Time-of-flight measurements are ideal for horizontal pipes, where ultrasonic pulses are transmitted from the bottom of the pipe through to the surface of the liquid. When the pulse reaches the surface, it is reflected to the sensor. The time that this takes is precisely measured by the device before being converted into an accurate reading of the exact height of the liquid in the pipe. This value is displayed on the screen as a “percentage fullness” based on the diameter of the pipe.

For identifying the exact transition between liquid and gas in vertical pipes, however, the absence/presence method will allow you to do this consistently, reliably and with ease. Simply enter the information of the pipe and fluid into the device and begin scanning the length of the pipe with the sensor. When the sensor is placed below the liquid, the ultrasonic pulse will be transmitted through the liquid to the far wall of the container and will then be reflected back to the sensor. Therefore, below the liquid level, the device will consistently read 100% full and the black bar indicator will be full. Above the level, however, the pulse will not be transmitted beyond the near wall of the pipe, and so the percentage value will fluctuate and the black bar indicator will be empty. The liquid level is therefore the point at which the bar indicator changes from full to empty or vice-versa.

Trust the Portapipe® to deliver unparalleled accuracy, reliability, and efficiency for your pipe liquid level measurement needs.

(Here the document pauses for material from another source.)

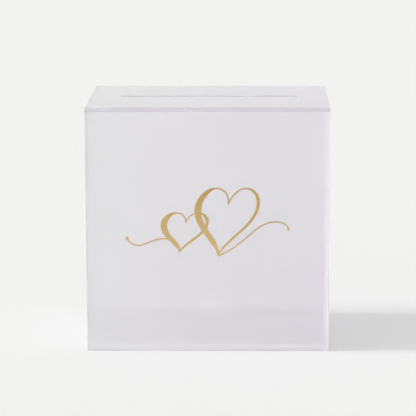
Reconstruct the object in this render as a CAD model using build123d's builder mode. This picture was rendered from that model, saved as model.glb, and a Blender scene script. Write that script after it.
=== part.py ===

Operating Principle (Horizontal Pipes)

  • An ultrasonic transducer, coated in ultrasound gel (or water) generates an ultrasonic pulse that is transmitted into the pipe or cylinder and is reflected back to the sensor from the surface of the liquid. The ultrasonic gel acts a couplant by removing any air gaps between the ultrasonic transmitter and the container wall, thus allowing the transmission of ultrasound.
  • The time-of-flight for the pulse is measured precisely and used, along with the fluid speed of sound, to precisely calculate the liquid level. This value is then converted into a percentage value of the pipe diameter and displayed digitally on the screen.
  • By entering the container wall thickness and material, the device is also able to calculate the length of time the pulse spends in the walls of the container and adjust the in-liquid time of flight accordingly for maximum precision and accuracy.

 

Operating Principle (Vertical Pipes)

  • As for horizontal pipes, the ultrasonic transducer generates and transmits ultrasonic pulses into the container and ultrasonic gel (or water) is used as a couplant.
  • For vertical pipes, rather than measuring the level directly using time-of-flight, the level is located using an “absence/presence” method, physically moving the sensor.
  • Where liquid is present in the container, the ultrasonic pulse will be transmitted through the liquid, reflect from the far wall and be received some time later on the sensor. Above the liquid level, however, the pulse cannot be transmitted beyond the cylinder wall and so no reflection is detected. For a vertical pipe, below the liquid level the detected reflection should always indicate a 100% full pipe, whereas above the liquid level, the value will fluctuate.
  • This allows you to determine whether the sensor is below the liquid level or not. Therefore, by moving the sensor up/down the walls of the container, the liquid level can be identified, as the exact point at which the reflection appears or disappears.

 

Note: although the recommended procedure for horizontal pipes is to use the time-of-flight method, it is also possible to locate the liquid level by monitoring the oscilloscope trace as the sensor is moved circumferentially around the cylinder from bottom to top and finding the point at which no reflection is detected. The position of the reflection (or percentage fullness) does not matter if this procedure is used.